### EXERCISE GOAL
Copy exactly the lines from the one containing "keyhole = keyhole_plate()" through the one containing "record = json.load(file)", both included, and nothing else.

### AVAILABLE DATA

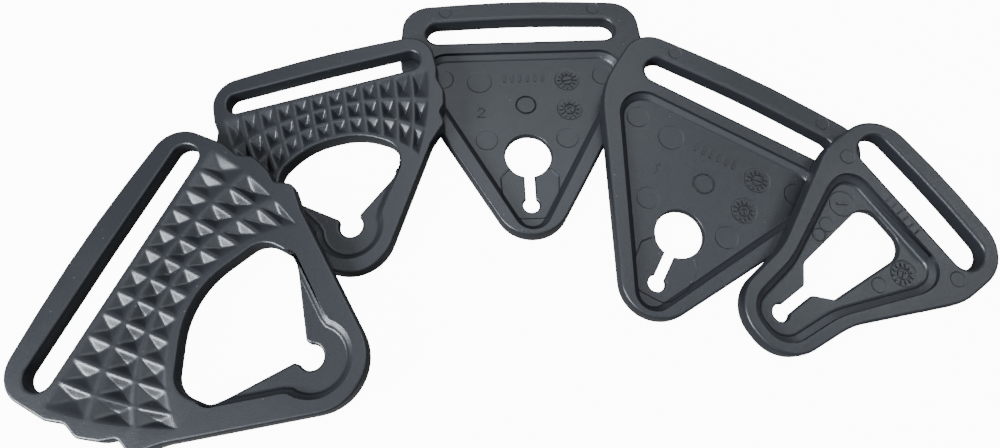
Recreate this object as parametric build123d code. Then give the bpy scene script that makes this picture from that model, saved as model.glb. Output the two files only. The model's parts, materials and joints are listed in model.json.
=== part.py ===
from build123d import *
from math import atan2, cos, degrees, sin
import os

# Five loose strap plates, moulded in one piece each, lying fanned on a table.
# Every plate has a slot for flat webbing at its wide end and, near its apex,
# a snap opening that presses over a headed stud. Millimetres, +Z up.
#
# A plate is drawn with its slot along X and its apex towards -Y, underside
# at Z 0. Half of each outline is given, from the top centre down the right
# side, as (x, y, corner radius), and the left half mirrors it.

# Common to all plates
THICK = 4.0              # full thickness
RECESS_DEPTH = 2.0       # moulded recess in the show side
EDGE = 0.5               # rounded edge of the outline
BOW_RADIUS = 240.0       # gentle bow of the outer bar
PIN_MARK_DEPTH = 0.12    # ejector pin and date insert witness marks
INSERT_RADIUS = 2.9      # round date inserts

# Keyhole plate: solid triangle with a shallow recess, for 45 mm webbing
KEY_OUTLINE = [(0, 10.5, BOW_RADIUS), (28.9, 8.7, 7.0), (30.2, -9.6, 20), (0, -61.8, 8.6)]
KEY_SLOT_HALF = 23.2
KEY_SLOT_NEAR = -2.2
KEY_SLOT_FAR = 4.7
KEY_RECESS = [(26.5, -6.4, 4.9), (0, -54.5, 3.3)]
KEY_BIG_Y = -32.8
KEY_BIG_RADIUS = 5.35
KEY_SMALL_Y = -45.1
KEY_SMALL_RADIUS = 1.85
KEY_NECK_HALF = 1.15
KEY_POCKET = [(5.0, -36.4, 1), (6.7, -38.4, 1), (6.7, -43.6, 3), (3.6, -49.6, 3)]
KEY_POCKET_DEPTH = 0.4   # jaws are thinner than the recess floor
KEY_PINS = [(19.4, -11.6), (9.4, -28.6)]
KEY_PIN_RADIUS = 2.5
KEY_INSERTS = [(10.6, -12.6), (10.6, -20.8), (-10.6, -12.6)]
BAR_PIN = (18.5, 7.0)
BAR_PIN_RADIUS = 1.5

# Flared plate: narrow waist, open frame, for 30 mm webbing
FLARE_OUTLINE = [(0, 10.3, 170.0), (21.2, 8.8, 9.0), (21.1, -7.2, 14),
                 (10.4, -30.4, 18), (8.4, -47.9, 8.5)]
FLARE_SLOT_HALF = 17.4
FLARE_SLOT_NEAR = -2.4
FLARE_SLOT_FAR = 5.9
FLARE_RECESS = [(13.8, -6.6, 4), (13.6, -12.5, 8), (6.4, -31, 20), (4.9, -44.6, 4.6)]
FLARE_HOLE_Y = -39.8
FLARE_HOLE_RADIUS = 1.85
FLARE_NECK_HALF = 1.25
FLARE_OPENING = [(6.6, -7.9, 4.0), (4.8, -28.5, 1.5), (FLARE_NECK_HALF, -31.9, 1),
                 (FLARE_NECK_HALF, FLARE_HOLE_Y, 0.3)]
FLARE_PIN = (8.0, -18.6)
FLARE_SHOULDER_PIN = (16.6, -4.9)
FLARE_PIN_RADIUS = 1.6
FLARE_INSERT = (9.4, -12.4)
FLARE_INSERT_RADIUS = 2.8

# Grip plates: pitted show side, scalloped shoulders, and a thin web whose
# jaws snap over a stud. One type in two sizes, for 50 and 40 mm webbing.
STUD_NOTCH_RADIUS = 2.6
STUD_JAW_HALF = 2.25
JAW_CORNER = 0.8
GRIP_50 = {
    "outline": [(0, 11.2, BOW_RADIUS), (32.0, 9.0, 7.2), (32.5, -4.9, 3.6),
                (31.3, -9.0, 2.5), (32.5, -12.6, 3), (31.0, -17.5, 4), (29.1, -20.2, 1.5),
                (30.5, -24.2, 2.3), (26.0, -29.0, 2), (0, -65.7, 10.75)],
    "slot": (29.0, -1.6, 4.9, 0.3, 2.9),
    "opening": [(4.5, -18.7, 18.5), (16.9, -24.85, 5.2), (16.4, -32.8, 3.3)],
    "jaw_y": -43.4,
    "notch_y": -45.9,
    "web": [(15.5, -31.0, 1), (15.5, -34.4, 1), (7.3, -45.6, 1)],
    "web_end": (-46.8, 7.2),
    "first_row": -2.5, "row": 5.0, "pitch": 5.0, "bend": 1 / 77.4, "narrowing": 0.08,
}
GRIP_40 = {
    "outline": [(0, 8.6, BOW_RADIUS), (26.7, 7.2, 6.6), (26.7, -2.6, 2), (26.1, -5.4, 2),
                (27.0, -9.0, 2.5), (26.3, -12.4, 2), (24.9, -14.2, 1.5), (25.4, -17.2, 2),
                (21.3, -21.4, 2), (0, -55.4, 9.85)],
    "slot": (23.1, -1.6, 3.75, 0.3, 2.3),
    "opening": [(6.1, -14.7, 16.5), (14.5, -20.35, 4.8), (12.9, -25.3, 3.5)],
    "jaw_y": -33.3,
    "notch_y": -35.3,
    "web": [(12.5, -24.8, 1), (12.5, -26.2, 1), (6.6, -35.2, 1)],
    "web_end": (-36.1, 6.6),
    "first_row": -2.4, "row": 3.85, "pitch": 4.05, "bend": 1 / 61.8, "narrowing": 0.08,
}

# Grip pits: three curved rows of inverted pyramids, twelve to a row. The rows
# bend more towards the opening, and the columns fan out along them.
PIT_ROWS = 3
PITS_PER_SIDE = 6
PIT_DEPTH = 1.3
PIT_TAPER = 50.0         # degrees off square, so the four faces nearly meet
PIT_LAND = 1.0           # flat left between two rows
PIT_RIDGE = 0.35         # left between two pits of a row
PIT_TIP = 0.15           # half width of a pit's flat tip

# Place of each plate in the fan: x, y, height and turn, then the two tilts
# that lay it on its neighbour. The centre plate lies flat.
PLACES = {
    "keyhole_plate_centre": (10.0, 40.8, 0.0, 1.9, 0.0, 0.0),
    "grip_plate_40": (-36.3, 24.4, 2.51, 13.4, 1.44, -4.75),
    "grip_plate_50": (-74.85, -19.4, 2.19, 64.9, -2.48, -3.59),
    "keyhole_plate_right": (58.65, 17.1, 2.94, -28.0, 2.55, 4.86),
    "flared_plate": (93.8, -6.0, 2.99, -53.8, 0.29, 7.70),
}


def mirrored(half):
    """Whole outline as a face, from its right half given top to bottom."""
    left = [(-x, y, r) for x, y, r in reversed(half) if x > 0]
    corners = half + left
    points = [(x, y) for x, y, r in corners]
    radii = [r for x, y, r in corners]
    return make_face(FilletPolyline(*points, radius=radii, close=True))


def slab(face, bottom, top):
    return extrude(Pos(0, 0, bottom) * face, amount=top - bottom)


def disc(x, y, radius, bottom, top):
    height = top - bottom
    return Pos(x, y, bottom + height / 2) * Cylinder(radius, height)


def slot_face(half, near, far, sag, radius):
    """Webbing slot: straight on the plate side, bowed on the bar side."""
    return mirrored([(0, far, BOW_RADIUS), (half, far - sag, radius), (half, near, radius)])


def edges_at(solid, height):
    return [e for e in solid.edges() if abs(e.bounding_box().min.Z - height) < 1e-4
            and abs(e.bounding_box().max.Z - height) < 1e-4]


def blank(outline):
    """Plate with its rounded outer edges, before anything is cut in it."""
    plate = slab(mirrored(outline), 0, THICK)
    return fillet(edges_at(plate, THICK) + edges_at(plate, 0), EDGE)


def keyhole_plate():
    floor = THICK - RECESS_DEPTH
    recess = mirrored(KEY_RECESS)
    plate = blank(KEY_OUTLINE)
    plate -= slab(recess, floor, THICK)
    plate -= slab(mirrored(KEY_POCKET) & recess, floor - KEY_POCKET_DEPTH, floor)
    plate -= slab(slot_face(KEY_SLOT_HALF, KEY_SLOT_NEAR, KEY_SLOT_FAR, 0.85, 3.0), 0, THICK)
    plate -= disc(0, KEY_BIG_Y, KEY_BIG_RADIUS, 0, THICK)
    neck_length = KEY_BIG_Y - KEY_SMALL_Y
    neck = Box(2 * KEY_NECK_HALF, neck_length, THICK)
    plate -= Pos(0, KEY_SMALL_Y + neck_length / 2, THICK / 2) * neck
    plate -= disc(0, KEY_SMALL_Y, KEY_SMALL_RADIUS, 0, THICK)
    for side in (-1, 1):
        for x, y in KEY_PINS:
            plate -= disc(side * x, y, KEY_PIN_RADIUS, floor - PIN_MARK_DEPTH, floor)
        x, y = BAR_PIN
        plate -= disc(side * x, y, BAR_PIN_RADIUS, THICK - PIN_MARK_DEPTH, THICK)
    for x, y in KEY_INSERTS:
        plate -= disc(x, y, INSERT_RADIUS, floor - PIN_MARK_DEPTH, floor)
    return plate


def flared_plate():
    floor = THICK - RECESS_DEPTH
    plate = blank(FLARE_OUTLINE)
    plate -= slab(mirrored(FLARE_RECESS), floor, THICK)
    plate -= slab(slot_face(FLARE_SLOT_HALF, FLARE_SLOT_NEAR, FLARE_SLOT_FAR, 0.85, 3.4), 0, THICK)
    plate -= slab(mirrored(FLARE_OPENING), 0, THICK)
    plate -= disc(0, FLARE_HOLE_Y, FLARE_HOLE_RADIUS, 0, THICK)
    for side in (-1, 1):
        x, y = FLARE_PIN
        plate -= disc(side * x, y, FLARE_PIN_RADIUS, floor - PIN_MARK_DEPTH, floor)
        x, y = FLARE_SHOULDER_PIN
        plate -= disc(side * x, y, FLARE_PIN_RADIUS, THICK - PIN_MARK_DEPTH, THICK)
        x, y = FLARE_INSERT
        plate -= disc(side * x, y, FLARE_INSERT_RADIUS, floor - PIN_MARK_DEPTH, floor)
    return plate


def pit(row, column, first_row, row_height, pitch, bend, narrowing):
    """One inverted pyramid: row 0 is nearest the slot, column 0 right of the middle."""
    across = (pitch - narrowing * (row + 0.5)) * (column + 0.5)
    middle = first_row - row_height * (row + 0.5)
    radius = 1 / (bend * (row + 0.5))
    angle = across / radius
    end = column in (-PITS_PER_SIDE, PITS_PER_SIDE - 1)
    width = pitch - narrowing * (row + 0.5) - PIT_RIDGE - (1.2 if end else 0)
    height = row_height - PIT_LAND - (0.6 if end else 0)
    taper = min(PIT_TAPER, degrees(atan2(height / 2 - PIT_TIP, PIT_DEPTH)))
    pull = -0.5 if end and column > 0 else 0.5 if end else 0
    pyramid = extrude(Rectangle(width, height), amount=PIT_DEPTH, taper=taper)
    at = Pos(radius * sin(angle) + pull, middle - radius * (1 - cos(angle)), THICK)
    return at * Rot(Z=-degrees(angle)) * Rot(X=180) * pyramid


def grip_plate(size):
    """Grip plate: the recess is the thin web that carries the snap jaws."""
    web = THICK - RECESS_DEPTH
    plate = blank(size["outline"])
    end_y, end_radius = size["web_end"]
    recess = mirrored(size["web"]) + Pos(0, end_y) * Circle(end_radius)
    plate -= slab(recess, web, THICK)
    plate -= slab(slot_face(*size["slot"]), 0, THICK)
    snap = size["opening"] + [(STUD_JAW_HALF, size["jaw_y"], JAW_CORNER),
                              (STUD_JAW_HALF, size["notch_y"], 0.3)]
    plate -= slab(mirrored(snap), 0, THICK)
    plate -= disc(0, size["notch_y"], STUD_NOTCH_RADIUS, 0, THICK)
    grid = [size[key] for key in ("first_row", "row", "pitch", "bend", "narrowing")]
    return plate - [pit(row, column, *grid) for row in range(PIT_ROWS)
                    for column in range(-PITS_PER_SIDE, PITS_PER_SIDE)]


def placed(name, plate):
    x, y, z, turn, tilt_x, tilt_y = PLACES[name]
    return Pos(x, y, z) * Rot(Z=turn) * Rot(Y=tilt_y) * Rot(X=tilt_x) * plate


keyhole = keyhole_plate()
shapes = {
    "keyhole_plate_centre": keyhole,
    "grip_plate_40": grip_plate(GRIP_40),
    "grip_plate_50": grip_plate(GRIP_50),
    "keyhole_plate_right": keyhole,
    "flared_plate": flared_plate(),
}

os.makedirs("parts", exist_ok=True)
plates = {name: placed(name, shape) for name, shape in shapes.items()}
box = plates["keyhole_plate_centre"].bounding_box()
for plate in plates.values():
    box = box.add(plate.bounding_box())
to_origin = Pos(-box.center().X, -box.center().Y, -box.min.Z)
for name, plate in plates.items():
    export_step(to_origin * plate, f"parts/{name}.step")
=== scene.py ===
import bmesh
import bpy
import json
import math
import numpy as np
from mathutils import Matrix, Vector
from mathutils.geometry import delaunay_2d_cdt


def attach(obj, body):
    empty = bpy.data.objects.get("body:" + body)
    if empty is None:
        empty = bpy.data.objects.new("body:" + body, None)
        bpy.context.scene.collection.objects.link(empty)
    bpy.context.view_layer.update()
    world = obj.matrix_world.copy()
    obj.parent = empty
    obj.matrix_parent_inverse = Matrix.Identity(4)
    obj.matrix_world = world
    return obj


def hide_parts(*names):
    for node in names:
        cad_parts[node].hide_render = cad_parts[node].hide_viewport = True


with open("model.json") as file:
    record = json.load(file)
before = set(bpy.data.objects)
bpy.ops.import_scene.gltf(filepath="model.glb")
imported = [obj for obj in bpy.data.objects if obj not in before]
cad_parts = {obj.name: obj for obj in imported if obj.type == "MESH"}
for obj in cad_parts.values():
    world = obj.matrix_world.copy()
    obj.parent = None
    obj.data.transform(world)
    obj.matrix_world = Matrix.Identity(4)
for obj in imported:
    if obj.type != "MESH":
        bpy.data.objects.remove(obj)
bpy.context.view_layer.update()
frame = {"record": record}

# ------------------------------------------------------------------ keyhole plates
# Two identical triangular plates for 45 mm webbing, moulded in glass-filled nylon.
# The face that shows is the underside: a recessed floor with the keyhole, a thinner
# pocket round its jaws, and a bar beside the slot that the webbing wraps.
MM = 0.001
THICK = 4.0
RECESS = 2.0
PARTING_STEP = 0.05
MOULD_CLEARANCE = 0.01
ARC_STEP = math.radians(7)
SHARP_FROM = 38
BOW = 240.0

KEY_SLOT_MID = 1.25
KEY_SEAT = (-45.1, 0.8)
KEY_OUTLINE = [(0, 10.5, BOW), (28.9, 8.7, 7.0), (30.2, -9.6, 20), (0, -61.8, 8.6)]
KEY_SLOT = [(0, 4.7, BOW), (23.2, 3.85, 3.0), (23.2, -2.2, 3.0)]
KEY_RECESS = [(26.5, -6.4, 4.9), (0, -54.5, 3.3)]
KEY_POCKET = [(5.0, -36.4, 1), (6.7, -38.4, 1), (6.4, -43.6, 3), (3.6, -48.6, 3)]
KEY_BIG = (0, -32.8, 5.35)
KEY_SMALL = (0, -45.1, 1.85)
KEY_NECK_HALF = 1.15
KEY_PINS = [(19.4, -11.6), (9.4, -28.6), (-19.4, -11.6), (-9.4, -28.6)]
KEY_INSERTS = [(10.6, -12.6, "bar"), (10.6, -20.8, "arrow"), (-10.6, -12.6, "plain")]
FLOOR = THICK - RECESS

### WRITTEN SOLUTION
keyhole = keyhole_plate()
shapes = {
    "keyhole_plate_centre": keyhole,
    "grip_plate_40": grip_plate(GRIP_40),
    "grip_plate_50": grip_plate(GRIP_50),
    "keyhole_plate_right": keyhole,
    "flared_plate": flared_plate(),
}

os.makedirs("parts", exist_ok=True)
plates = {name: placed(name, shape) for name, shape in shapes.items()}
box = plates["keyhole_plate_centre"].bounding_box()
for plate in plates.values():
    box = box.add(plate.bounding_box())
to_origin = Pos(-box.center().X, -box.center().Y, -box.min.Z)
for name, plate in plates.items():
    export_step(to_origin * plate, f"parts/{name}.step")
=== scene.py ===
import bmesh
import bpy
import json
import math
import numpy as np
from mathutils import Matrix, Vector
from mathutils.geometry import delaunay_2d_cdt


def attach(obj, body):
    empty = bpy.data.objects.get("body:" + body)
    if empty is None:
        empty = bpy.data.objects.new("body:" + body, None)
        bpy.context.scene.collection.objects.link(empty)
    bpy.context.view_layer.update()
    world = obj.matrix_world.copy()
    obj.parent = empty
    obj.matrix_parent_inverse = Matrix.Identity(4)
    obj.matrix_world = world
    return obj


def hide_parts(*names):
    for node in names:
        cad_parts[node].hide_render = cad_parts[node].hide_viewport = True


with open("model.json") as file:
    record = json.load(file)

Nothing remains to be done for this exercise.